WASHINGTON — Climate scientists identified a likely new victim of global warming Wednesday: the vast looping system of air currents that fuels Pacific trade winds and climate from South America to Indonesia.


This could mean more El Nino-like weather patterns in the United States, more rain in the western Pacific and less nourishment for marine life along the Equator and off the South American coast.


Known as the Walker Circulation, this system of currents functions as a huge belt stretching across the tropical Pacific, with dry air moving eastward at high altitude from Asia to South America and moist air flowing westward along the ocean's surface, pushing the prevailing trade winds.


When the moist air gets to Asia, it triggers massive rains in Indonesia. Then it dries out, rises and starts the cycle again, heading east.


This important system has weakened by 3.5 percent over the last 140 years, and the culprit is probably human-induced global warming, scientists reported in the current edition of the journal Nature.

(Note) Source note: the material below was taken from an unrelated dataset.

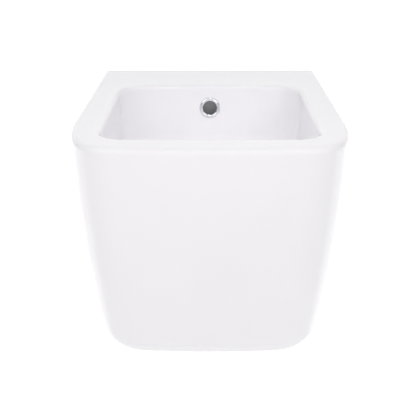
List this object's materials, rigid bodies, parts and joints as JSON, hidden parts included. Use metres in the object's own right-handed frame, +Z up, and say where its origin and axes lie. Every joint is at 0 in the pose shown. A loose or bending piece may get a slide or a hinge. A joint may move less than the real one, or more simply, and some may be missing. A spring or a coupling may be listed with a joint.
{
  "type": "wall-hung bidet",
  "caption": "White ceramic bidet hung on a wall, with a deep rounded basin, an overflow ring, a push-to-close waste and a bottle trap hidden under it.",
  "frame": {"origin": "on the wall plane, midway between the two studs that carry the ceramic, 75 mm below the deck", "axes": "+Z up, +Y into the wall along the studs, -Y out to the front of the basin, +X to the right of a person who faces the wall"},
  "size_m": [0.36, 0.56, 0.296],
  "materials": {
    "china": "glossy white glaze",
    "chrome": "bright chrome plate",
    "black_rubber": "matt moulded rubber",
    "brass": "machined brass",
    "grey_plastic": "moulded acetal",
    "spring_steel": "drawn stainless wire",
    "white_plastic": "moulded polypropylene, semi-gloss",
    "zinc_steel": "zinc-plated steel"
  },
  "bodies": {
    "bidet": {"ceramic_shell": "china", "ceramic_bowl": "china", "overflow_ring": "chrome", "waste_body": "chrome", "waste_top_seal": "black_rubber", "waste_lower_gasket": "black_rubber", "waste_slip_washer": "grey_plastic", "waste_back_nut": "brass", "cartridge_spring": "spring_steel", "cartridge_housing": "grey_plastic", "cartridge_cap": "grey_plastic", "trap_inlet_nut": "white_plastic", "trap_inlet_seal": "black_rubber", "trap_dip_tube": "white_plastic", "trap_body": "white_plastic", "trap_cup": "white_plastic", "trap_cup_seal": "black_rubber", "trap_outlet_nut": "white_plastic", "trap_outlet_seal": "black_rubber", "outlet_pipe": "white_plastic", "wall_rosette": "white_plastic", "wall_studs": "zinc_steel", "stud_sleeves": "grey_plastic", "stud_washers": "zinc_steel", "stud_nuts": "zinc_steel"},
    "plug": {"plug_cap": "chrome", "plug_seal": "black_rubber", "plug_stem": "brass", "latch_rotor": "grey_plastic"}
  },
  "joints": [
    {"name": "plug_slide", "type": "slide", "parent": "bidet", "child": "plug", "axis": [0, 0, 1], "range_m": [-0.009, 0], "stiffness_N_per_m": 600, "springref_m": 0.012, "deforming": ["cartridge_spring"]}
  ]
}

"This is the impact of humans through burning coal, burning benzene, gasoline, everything," said Gabriel Vecchi of the U.S. National Oceanic and Atmospheric Administration and an author of the study. "It's principally the greenhouse gases from fossil-fuel burning."


The observed slowdown has been more pronounced in the last 50 years, Vecchi said in a telephone interview, noting this fits with what theorists and computer models predict should happen as a result of human-induced global warming.


It is not consistent with any natural fluctuation in the system, Vecchi said.


Even this relatively small weakening in the Walker Circulation means a much larger slowing of wind-forced ocean currents, the scientists found. This could spur "El Nino-like" effects, Vecchi said, and these in turn could have an impact as far as the United States, South America and Australia.


While these potential effects are being studied, Vecchi said it could mean more rain in the southern United States, droughts elsewhere in North America, and more rain in Pacific islands like Kiribati.


The slowdown in ocean currents is also expected to cut down on bottom-to-top ocean circulation that brings nutrients up to the surface where marine life can feed on them, which could have an impact on fishing in the equatorial Pacific.


The weakening of the Walker Circulation is projected to continue, and could weaken another 10 percent by 2100, the scientists reported. This could mean ocean flow could decrease by close to 20 percent.